Deep learning has become the de facto standard approach to solve data analysis problems in a wide range of fields, such as computer vision and neural language processing. Recently, with the proliferation of mobile devices and Internet of Things (IoT), billions of mobile and IoT devices are generating zillions bytes of data that need to be analyzed in real time using deep learning. To achieve high-computation and low-latency requirements, edge computing is employed, where trained deep learning models are deployed to the servers or devices near internet clients for inference. However, edge devices are often resource-constrained in terms of computational capacity and energy. In this thesis, I propose research on system designs that exploit both the software and hardware characteristics to efficiently manage edge resources for deep learning model serving.
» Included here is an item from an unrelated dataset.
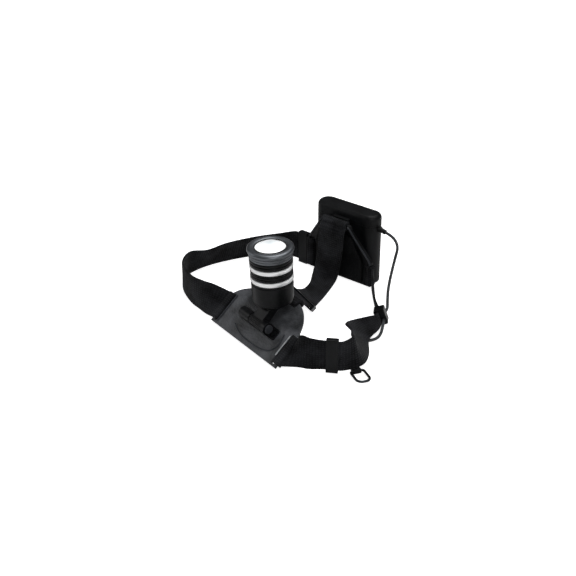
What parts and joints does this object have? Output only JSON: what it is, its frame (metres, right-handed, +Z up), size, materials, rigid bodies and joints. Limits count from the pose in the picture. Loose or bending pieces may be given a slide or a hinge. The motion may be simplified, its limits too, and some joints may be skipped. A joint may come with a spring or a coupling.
{
  "type": "headband torch",
  "caption": "Headband torch with a tilting zoom lamp on a forehead plate, elastic bands and a rear battery case with a hinged lid.",
  "frame": {"origin": "centre of the battery case's foot, on the surface the set rests on", "axes": "+X to the case's right as it faces the lamp's rear side, +Y away from the lamp, +Z up"},
  "size_m": [0.2212, 0.1753, 0.081],
  "materials": {
    "case_plastic": "fine grain",
    "dark_plastic": "satin",
    "black_metal": "satin anodised black",
    "bright_metal": "bright turned",
    "bare_metal": "machined",
    "steel": "plain",
    "dark_steel": "dark",
    "spring_steel": "bright",
    "cell_skin": "printed sleeve",
    "band_fabric": "woven elastic",
    "pad_skin": "soft grained",
    "plate_skin": "smooth",
    "rubber": "matte",
    "lens": "clear",
    "board": "solder mask",
    "emitter": "phosphor"
  },
  "bodies": {
    "set": {"battery_case": "case_plastic", "lid_hinge_pin": "steel", "latch_pin": "steel", "cell_1": "cell_skin", "cell_2": "cell_skin", "cell_3": "cell_skin", "cell_4": "cell_skin", "contact_springs": "spring_steel", "contact_plates": "spring_steel", "lid_seal": "rubber", "lead_boot": "rubber", "rear_bracket": "case_plastic", "rear_pad": "pad_skin", "bracket_screws": "dark_steel", "front_plate": "plate_skin", "forehead_pad": "pad_skin", "hinge_base": "dark_plastic", "base_screws": "dark_steel", "hinge_pin": "dark_steel", "left_strap": "band_fabric", "right_strap": "band_fabric", "top_strap": "band_fabric", "left_slider": "dark_plastic", "right_slider": "dark_plastic", "top_slider": "dark_plastic", "strap_clip": "dark_plastic", "ring_tab": "band_fabric", "lead_grommet": "rubber", "lead": "rubber"},
    "lid": {"battery_lid": "case_plastic", "lid_contacts": "spring_steel"},
    "latch": {"lid_latch": "case_plastic"},
    "lamp": {"tilt_arm": "black_metal", "arm_screws": "dark_steel", "tail_cap": "black_metal", "lamp_housing": "black_metal", "accent_ring_lower": "bright_metal", "focus_collar": "black_metal", "inner_barrel": "black_metal", "barrel_seal": "rubber", "heat_sink": "bare_metal", "driver_board": "board", "led_board": "board", "led_emitter": "emitter", "switch_module": "dark_plastic"},
    "zoom_head": {"accent_ring_upper": "bright_metal", "focus_sleeve": "black_metal", "lens_gasket": "rubber", "front_lens": "lens", "bezel_ring": "black_metal"},
    "button": {"switch_button": "rubber"},
    "ring": {"lanyard_ring": "steel"}
  },
  "joints": [
    {"name": "lamp_tilt", "type": "hinge", "parent": "set", "child": "lamp", "pos_m": [0.02149, -0.14064, 0.01925], "axis": [0.9673, -0.2538, 0], "range_deg": [0, 90]},
    {"name": "zoom", "type": "slide", "parent": "lamp", "child": "zoom_head", "axis": [-0.0133, -0.0506, 0.9986], "range_m": [0, 0.006]},
    {"name": "button_press", "type": "slide", "parent": "lamp", "child": "button", "axis": [-0.2534, -0.9659, -0.0523], "range_m": [0, 0.0008], "stiffness_N_per_m": 800},
    {"name": "lid_hinge", "type": "hinge", "parent": "set", "child": "lid", "pos_m": [0, 0.0118, 0.0551], "axis": [-1, 0, 0], "range_deg": [0, 110]},
    {"name": "latch_hinge", "type": "hinge", "parent": "set", "child": "latch", "pos_m": [0, -0.0118, 0.0425], "axis": [1, 0, 0], "range_deg": [0, 10]},
    {"name": "ring_swing", "type": "hinge", "parent": "set", "child": "ring", "pos_m": [0.104, -0.1257, 0.00195], "axis": [-0.5, -0.866, 0], "range_deg": [0, 68]}
  ]
}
First, to understand the software and hardware characteristics, I propose a study to characterize model serving-based IoT applications using specialized edge architectures. I experimentally compare the benefits and limitations of using specialized edge systems, built using edge accelerators, to more traditional forms of edge and cloud computing.

Second, since their resource-constrained natural, edge servers and accelerators tend to be multiplexed across multiple IoT applications, introducing the potential for performance interference between latency-sensitive workloads. To solve this problem, I propose to design analytic ququeing models to capture the performance of model serving workloads on shared edge accelerators, such as GPU and edgeTPU, under different multiplexing and concurrency behaviors.
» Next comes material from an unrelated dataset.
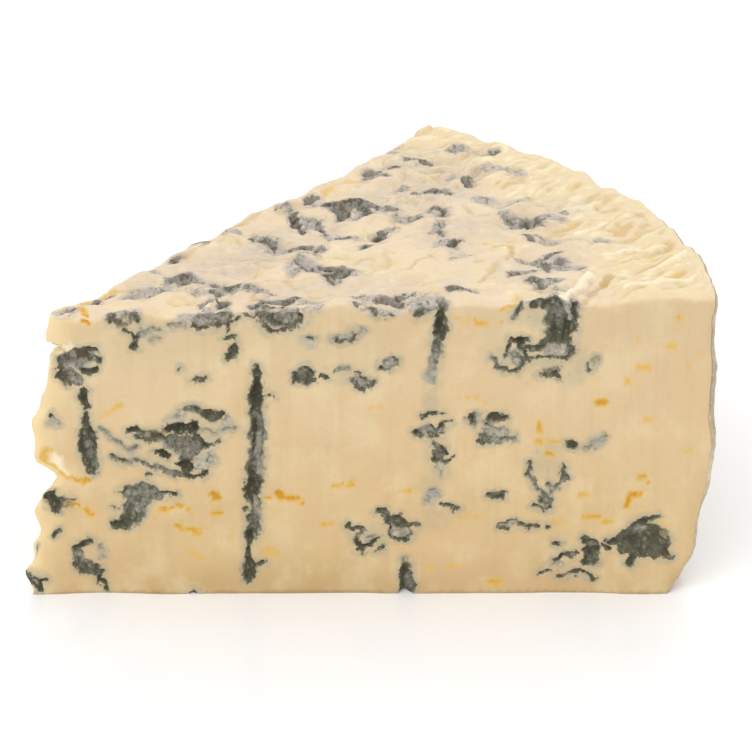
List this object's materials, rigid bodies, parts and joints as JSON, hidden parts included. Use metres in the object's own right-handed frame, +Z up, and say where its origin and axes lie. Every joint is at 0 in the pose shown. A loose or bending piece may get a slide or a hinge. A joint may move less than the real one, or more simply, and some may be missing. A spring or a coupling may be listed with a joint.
{
  "type": "blue cheese wedge",
  "caption": "Wedge of blue cheese from a low round wheel, with a torn open top, mould pockets and needle channels in its cut faces, and a rounded rind side.",
  "frame": {"origin": "middle of the bounding box in plan, on the flat rind face that the wedge stands on", "axes": "+X from the tip to the rind, along the front cut; +Z up through the wheel, from the flat rind to the torn top; the front cut faces -Y"},
  "size_m": [0.1064, 0.082, 0.0506],
  "materials": {
    "cheese": "satin"
  },
  "bodies": {
    "root": {"cheese_wedge": "cheese"}
  },
  "joints": []
}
Third, to support multiple applications with widely different latency, energy and accuracy requirements on embedded edge accelerators with limited computational and energy resources, I propose a conditional execution framework based on multi-exit deep neural networks (DNNs), which enable granular control over inference requests.
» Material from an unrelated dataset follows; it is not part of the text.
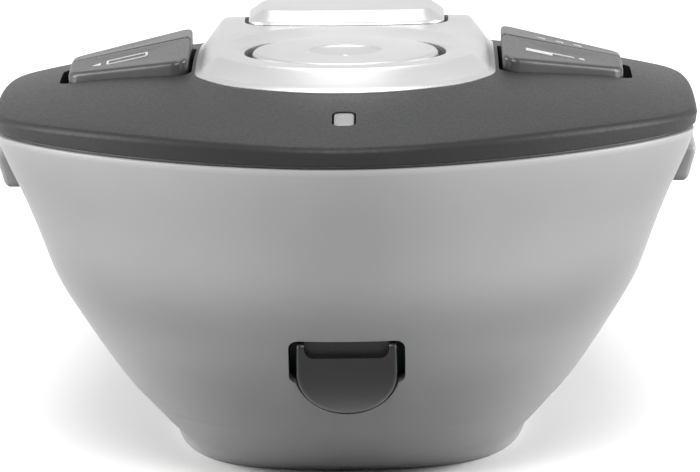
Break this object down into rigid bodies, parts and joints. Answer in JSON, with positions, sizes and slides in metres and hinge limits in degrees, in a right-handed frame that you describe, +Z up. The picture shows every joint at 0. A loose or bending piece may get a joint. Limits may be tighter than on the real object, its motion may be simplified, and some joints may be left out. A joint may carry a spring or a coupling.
{
  "type": "wireless presentation clicker",
  "caption": "Hand-held presentation clicker with a tilting thumb disk, a silver rear key, dark push keys, flank keys, a nose trigger and a sliding battery door.",
  "frame": {"origin": "middle of the bounding box's base: the flat foot's plane z = 0, below the middle of the body", "axes": "+Z up from the foot, -Y towards the nose with the trigger, +Y towards the tail, X across the symmetric width"},
  "size_m": [0.0608, 0.1357, 0.0385],
  "materials": {
    "hull_grey": "satin light grey moulding",
    "cover_charcoal": "fine texture, charcoal",
    "plate_silver": "fine metallic satin",
    "key_dark": "soft dark grey",
    "trigger_black": "semi gloss black",
    "lens_clear": "clear moulded light pipe",
    "lamp_white": "small lamp package",
    "board_green": "solder mask",
    "part_black": "moulded package",
    "steel": "plain bright steel",
    "ceramic_white": "ceramic",
    "inner_white": "natural moulding",
    "cell_jacket": "printed jacket without text"
  },
  "bodies": {
    "housing": {"lower_shell": "hull_grey", "top_cover": "cover_charcoal", "control_plate": "plate_silver", "nav_sensor": "part_black", "trigger_pin": "steel", "trigger_board": "board_green", "board_header": "part_black", "trigger_switch": "part_black", "side_switch_left": "part_black", "side_switch_right": "part_black", "main_board": "board_green", "key_switches_left": "part_black", "key_switches_right": "part_black", "rear_button_switch": "part_black", "radio_shield": "steel", "controller_chip": "part_black", "crystal": "steel", "antenna": "ceramic_white", "status_led": "lamp_white", "led_window": "lens_clear", "battery_cell_1": "cell_jacket", "battery_cell_2": "cell_jacket", "battery_tray": "inner_white", "battery_contacts": "steel", "battery_bridge": "steel", "case_screws": "steel", "board_screws": "steel"},
    "battery_door_body": {"battery_door": "hull_grey"},
    "nav_pivot_body": {"nav_pivot": "inner_white"},
    "nav_disk_body": {"nav_disk": "plate_silver"},
    "rear_button_body": {"rear_button": "plate_silver"},
    "key_front_left_body": {"key_front_left": "key_dark"},
    "key_front_right_body": {"key_front_right": "key_dark"},
    "key_rear_left_body": {"key_rear_left": "key_dark"},
    "key_rear_right_body": {"key_rear_right": "key_dark"},
    "trigger_body": {"trigger": "trigger_black"},
    "side_key_left_body": {"side_key_left": "hull_grey"},
    "side_key_right_body": {"side_key_right": "hull_grey"}
  },
  "joints": [
    {"name": "disk_rock_x", "type": "hinge", "parent": "housing", "child": "nav_pivot_body", "pos_m": [0, -0.0407, 0.033], "axis": [1, 0, 0], "range_deg": [-4, 4], "stiffness_Nm_per_rad": 0.05},
    {"name": "disk_rock_y", "type": "hinge", "parent": "nav_pivot_body", "child": "nav_disk_body", "pos_m": [0, -0.0407, 0.033], "axis": [0, 1, 0], "range_deg": [-4, 4], "stiffness_Nm_per_rad": 0.05},
    {"name": "rear_button_press", "type": "slide", "parent": "housing", "child": "rear_button_body", "axis": [0, 0, -1], "range_m": [0, 0.0004], "stiffness_N_per_m": 400},
    {"name": "key_front_left_press", "type": "slide", "parent": "housing", "child": "key_front_left_body", "axis": [0, 0, -1], "range_m": [0, 0.0004], "stiffness_N_per_m": 400},
    {"name": "key_front_right_press", "type": "slide", "parent": "housing", "child": "key_front_right_body", "axis": [0, 0, -1], "range_m": [0, 0.0004], "stiffness_N_per_m": 400},
    {"name": "key_rear_left_press", "type": "slide", "parent": "housing", "child": "key_rear_left_body", "axis": [0, 0, -1], "range_m": [0, 0.0004], "stiffness_N_per_m": 400},
    {"name": "key_rear_right_press", "type": "slide", "parent": "housing", "child": "key_rear_right_body", "axis": [0, 0, -1], "range_m": [0, 0.0004], "stiffness_N_per_m": 400},
    {"name": "side_key_left_press", "type": "slide", "parent": "housing", "child": "side_key_left_body", "axis": [1, 0, 0], "range_m": [0, 0.0004], "stiffness_N_per_m": 400},
    {"name": "side_key_right_press", "type": "slide", "parent": "housing", "child": "side_key_right_body", "axis": [-1, 0, 0], "range_m": [0, 0.0004], "stiffness_N_per_m": 400},
    {"name": "trigger_pull", "type": "hinge", "parent": "housing", "child": "trigger_body", "pos_m": [0, -0.0565, 0.0174], "axis": [1, 0, 0], "range_deg": [0, 8], "stiffness_Nm_per_rad": 0.08},
    {"name": "battery_door_slide", "type": "slide", "parent": "housing", "child": "battery_door_body", "axis": [0, 1, 0], "range_m": [0, 0.09]}
  ]
}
Finally, many modern accelerators support Dynamic Voltage and Frequency Scaling (DVFS), which allows user to adjust the power and speed settings on the devices. A system supports application-specific DVFS is desirable because it allows the applications to optimize their energy efficiency while also meeting their requirements. However, a traditional time-base fair share scheduler becomes unfair when we take energy into account. To address this problem, I propose to design a scheduler time and energy-fair scheduler that tracks both time and energy to incentivize energy conservation.